The Most Expensive Video You Can Make is a Cheap One

By The Value Investor · June 8, 2025

Introduction

You just got a quote from a professional video production company, and you’re suffering from sticker shock. In a world where you can shoot 4K video on your phone, how can they justify charging thousands, or even tens of thousands, of dollars? The temptation to go with the cheap option—the freelancer from Craigslist or your marketing intern with a new camera—is immense. My contrarian take is this: the money you “save” on a cheap video is one of the worst financial decisions you can make. The most expensive video your company will ever produce is the one you didn’t pay enough for.

The Current State of Things

The B2B market is currently flooded with low-cost video production options. The democratization of high-quality camera equipment has created a legion of solo operators and small-time crews who promise “professional-looking” video for a fraction of the cost of an established production house. Businesses, especially those with tight marketing budgets, see this as a pragmatic choice. They focus on the line-item cost, believing that “good enough” video is better than no video at all. The goal is to check the “we have a video” box as cheaply as possible.

The Immediate Risk

The immediate risk of a cheap video is that it simply doesn’t get used. A mid-market manufacturing company hired a low-budget crew to produce a new brand video. The final product was plagued with issues: the audio was inconsistent, the color grading was off, and the key message was buried. After a single, embarrassing screening for the executive team, the video was quietly shelved, never to see the light of day. They spent $5,000 to produce an asset that generated exactly zero dollars in return, a complete and total loss.

The Problem Is You’re Paying for a Deliverable, Not a Result

When you hire a cheap “videographer,” you are paying for a commodity: a video file. They will show up, shoot what you tell them to shoot, perform a basic edit, and send you an invoice. A true professional production team, on the other hand, is not selling you a video file; they are partnering with you to achieve a business result. Their process starts with a deep dive into your strategy: Who is the audience? What is the goal? What is the key message? How will we measure success? The cost of a professional team includes this critical pre-production and strategic work, which is the single biggest determinant of a video’s success. The cheap option skips this, which is why it so often fails.

The Problem Deepens with the Hidden Costs of ‘Fixing It in Post’

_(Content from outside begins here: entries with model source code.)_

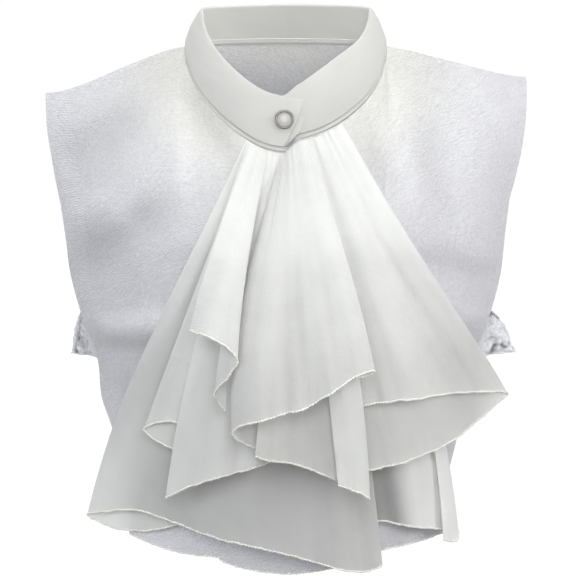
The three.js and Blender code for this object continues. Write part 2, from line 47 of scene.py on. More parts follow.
# Studio. The camera looks down a little at the worn collar through a long lens, as in the photograph.
# A pale floor fills the picture behind it, and large soft lights stand in front, above and all round.
CAMERA_REACH = 2.0
CAMERA_RISE = math.radians(10)
CAMERA_AIM = Vector((0.0014, -0.0274, -0.1554))
PICTURE_WIDTH = 0.3904
FLOOR_DROP = 0.75

camera = bpy.data.objects.new("camera", bpy.data.cameras.new("camera"))
bpy.context.collection.objects.link(camera)
camera.location = (0, -CAMERA_REACH * math.cos(CAMERA_RISE), CAMERA_REACH * math.sin(CAMERA_RISE))
camera.rotation_euler = (CAMERA_AIM - camera.location).to_track_quat("-Z", "Y").to_euler()
camera.data.sensor_width = 36
camera.data.lens = camera.data.sensor_width * CAMERA_REACH / PICTURE_WIDTH
camera.data.clip_end = 100
bpy.context.scene.camera = camera
bpy.context.scene.view_settings.view_transform = "Standard"


def linear(hex_colour):
    """Linear colour of an sRGB hex value such as 'F2F1EC'."""
    shades = [int(hex_colour[i:i + 2], 16) / 255 for i in (0, 2, 4)]
    return [s / 12.92 if s <= 0.04045 else ((s + 0.055) / 1.055) ** 2.4 for s in shades] + [1.0]


def add_node(tree, kind, inputs=None, **settings):
    """Adds a node, sets its own settings, then links or sets each of its inputs."""
    node = tree.nodes.new(kind)
    for key, value in settings.items():
        setattr(node, key, value)
    for socket, value in (inputs or {}).items():
        if isinstance(value, bpy.types.NodeSocket):
            tree.links.new(value, node.inputs[socket])
        else:
            node.inputs[socket].default_value = value
    return node


def new_material(name):
    """An empty node material, and the tree that its nodes go in."""
    material = bpy.data.materials.new(name)
    material.use_nodes = True
    material.node_tree.nodes.clear()
    return material, material.node_tree


# Painted studio floor: plain and nearly white, and lit evenly enough to have no shadow edge.
floor_paint, tree = new_material("studio_floor_paint")
paint = add_node(tree, "ShaderNodeBsdfDiffuse", {"Color": linear("F4F4F4")})
glow = add_node(tree, "ShaderNodeEmission", {"Color": linear("FFFFFF"), "Strength": 1.07})
even = add_node(tree, "ShaderNodeMixShader", {0: 0.93, 1: paint.outputs[0], 2: glow.outputs[0]})
add_node(tree, "ShaderNodeOutputMaterial", {"Surface": even.outputs[0]})

bpy.ops.mesh.primitive_plane_add(size=60, location=(0, 0, -FLOOR_DROP))
floor = bpy.context.object
floor.name = "studio_floor"
floor.data.materials.append(floor_paint)
floor.visible_diffuse = False
floor.visible_transmission = False
floor.select_set(False)

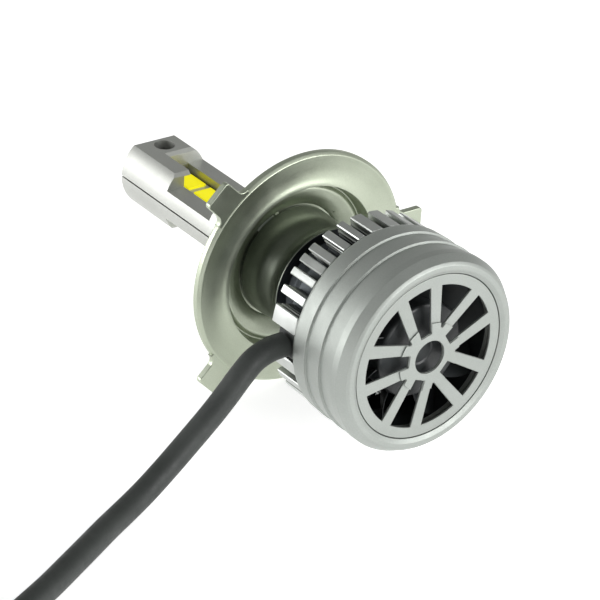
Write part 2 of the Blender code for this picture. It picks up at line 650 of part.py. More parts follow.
def build_plug():
    """A three-blade plug that the lamp's own socket accepts; its blades point to +Y."""
    width, length, height = PLUG_SIZE
    x, y, _ = CABLE_ROUTE[-1]
    rear = y + FIT_GAP
    base = FLOOR_Z
    low = (x - width / 2, rear + PLUG_NECK_LENGTH, base)
    high = (x + width / 2, rear + length, base + height)
    plug = add_object("plug_housing", box(low, high), BLACK_PLASTIC)
    neck = box((x - PLUG_NECK_HALF, rear, base + 2.5),
               (x + PLUG_NECK_HALF, rear + PLUG_NECK_LENGTH + 1.0, base + height - 2.5))
    join(plug, "plug_neck", neck)
    blades = (
        ("left", x - SIDE_BLADE_X, BLADE_THICK, SIDE_BLADE_BASE, BLADE_WIDTH),
        ("right", x + SIDE_BLADE_X, BLADE_THICK, SIDE_BLADE_BASE, BLADE_WIDTH),
        ("cross", x, BLADE_WIDTH, CROSS_BLADE_BASE, BLADE_THICK),
    )
    start = rear + length + FIT_GAP
    for label, middle, across, bottom, tall in blades:
        low = (middle - across / 2, start, base + bottom)
        high = (middle + across / 2, start + BLADE_LENGTH, base + bottom + tall)
        add_object(f"plug_blade_{label}", box(low, high), STEEL)


def main():
    clear_scene()
    build_collar()
    build_seal()
    build_heatsink()
    build_driver()
    build_fan()
    build_cover()
    build_grille()
    build_column_shell("column_shell_upper", 1)
    build_column_shell("column_shell_lower", -1)
    build_led_core()
    build_tip_screw()
    build_grommet()
    build_cable()
    build_plug()


main()
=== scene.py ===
"""Looks of the LED headlight bulb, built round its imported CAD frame.

The bulb's axis is Y: the light column points to +Y, the fan cover to -Y and the wide lug to +X.
Outlines and places in the building functions are in millimetres; MM turns them into metres.
"""
import math

import bmesh
import bpy
from mathutils import Matrix, Vector


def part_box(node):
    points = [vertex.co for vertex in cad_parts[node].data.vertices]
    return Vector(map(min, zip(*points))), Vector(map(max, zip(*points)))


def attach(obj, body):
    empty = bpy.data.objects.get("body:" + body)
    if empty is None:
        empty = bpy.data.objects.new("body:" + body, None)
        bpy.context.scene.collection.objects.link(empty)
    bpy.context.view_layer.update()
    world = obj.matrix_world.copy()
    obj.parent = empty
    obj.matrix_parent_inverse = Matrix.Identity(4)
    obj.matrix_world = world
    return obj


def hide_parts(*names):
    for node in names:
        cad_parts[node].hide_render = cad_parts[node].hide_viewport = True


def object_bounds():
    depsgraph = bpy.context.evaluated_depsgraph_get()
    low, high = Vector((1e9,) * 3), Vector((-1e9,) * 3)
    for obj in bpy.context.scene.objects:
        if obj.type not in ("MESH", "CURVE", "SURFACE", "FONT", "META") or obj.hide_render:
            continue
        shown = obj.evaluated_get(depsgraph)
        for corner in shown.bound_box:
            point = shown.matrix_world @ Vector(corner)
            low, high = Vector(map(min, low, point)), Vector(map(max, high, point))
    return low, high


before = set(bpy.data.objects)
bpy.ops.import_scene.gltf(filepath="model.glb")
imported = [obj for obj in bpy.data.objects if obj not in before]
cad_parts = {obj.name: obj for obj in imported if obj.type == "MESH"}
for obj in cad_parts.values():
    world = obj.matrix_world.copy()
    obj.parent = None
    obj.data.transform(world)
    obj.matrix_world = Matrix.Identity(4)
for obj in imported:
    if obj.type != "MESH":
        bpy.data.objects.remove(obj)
cad_low, cad_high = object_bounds()

MM = 0.001


def corners(node):
    """A CAD node's lowest and highest corners, in mm."""
    low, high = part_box(node)
    return low / MM, high / MM


# ---------------------------------------------------------------- sizes read from the frame (mm)
_, COLLAR_HIGH = corners("collar_flange")
_, HEATSINK_HIGH = corners("heatsink_body")
COVER_LOW, COVER_HIGH = corners("rear_cover")
GRILLE_LOW, GRILLE_HIGH = corners("wheel_grille")
STAR_LOW, STAR_HIGH = corners("hub_star")
_, SHELL_HIGH = corners("column_shell_upper")
CORE_LOW, CORE_HIGH = corners("led_core")
PLUG_LOW, PLUG_HIGH = corners("plug_housing")
GROMMET_LOW, GROMMET_HIGH = corners("cable_grommet")
SEAL_LOW, SEAL_HIGH = corners("collar_seal_ring")
SCREW_LOW, SCREW_HIGH = corners("tip_screw")
NUT_LOW, NUT_HIGH = corners("tip_nut")

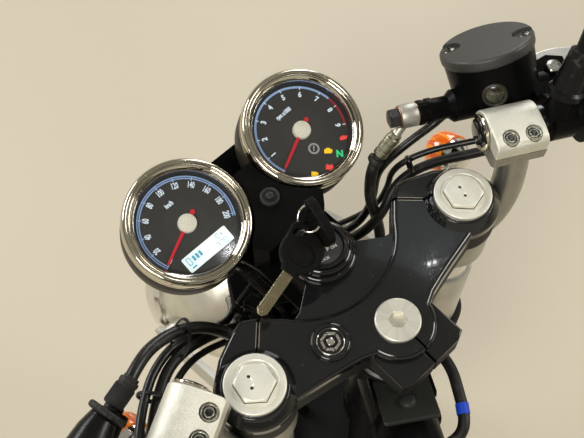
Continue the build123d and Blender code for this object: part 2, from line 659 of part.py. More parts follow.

The manufacturing company’s failed video was a case study in hidden costs. After the initial $5,000 waste, they spent another $2,000 trying to hire a freelance editor to “fix” the footage. The editor informed them that the core problems—poor lighting and bad audio—were baked into the raw footage and couldn’t be fixed. They then lost countless hours of internal team time debating what to do. Finally, they had to hire a professional team to reshoot the entire thing, costing them more in the long run than if they had just hired the right team in the first place. As the old industry saying goes, “You can have it fast, cheap, or good. Pick two.” The cheap video is never good, and after all the revisions and fixes, it’s rarely fast.

The Far-Reaching Implications Are a Devaluation of Strategy

This race to the bottom on video production costs has a damaging effect on the entire B2B marketing ecosystem. It teaches businesses to view video as a simple, tactical commodity rather than a powerful, strategic asset. This leads to a glut of ineffective, low-ROI content that then “proves” to skeptical CFOs that “video doesn’t work.” It’s a vicious cycle where underinvestment leads to poor results, which justifies further underinvestment. It completely devalues the critical strategic thinking, storytelling, and marketing expertise that a true production partner brings to the table.

The Counterintuitive Solution Is to Invest in the Process, Not Just the Product

The solution is to reframe your thinking about the cost of video. You are not buying a 3-minute video; you are investing in a strategic communication asset. When you evaluate a production company, don’t just look at their camera package; scrutinize their creative and strategic process. Do they have a discovery phase? Do they do audience research? Do they storyboard and script? Do they have a plan for distribution and measurement? A production team that charges more because their process is more robust is not more expensive; they are providing infinitely more value. You should be happy to pay for their thinking, not just their gear.

But How Can a Small Business Afford This?

The objection is that this is simply unaffordable for a small business or startup. But a smart production team can work with you to maximize value. They can design a project that creates multiple assets from a single shoot—a main brand video, several short social clips, and a bank of B-roll for future use. This “content stacking” approach drastically lowers the per-asset cost. Furthermore, consider the cost of the alternative. What is the cost of a lost sale? What is the cost of a damaged brand reputation? What is the cost of a complete waste of your marketing budget? When viewed through that lens, the investment in getting it right the first time becomes the only fiscally responsible choice.

Final Thoughts

A video is not an expense; it is an asset that is either appreciating or depreciating in value from the moment it is released. A cheap video that no one watches, that fails to convert, or that actively damages your brand is an asset with a massively negative value. A strategic, professionally produced video that builds your brand and drives sales is an asset that pays for itself over and over again. Stop being cheap and start being profitable.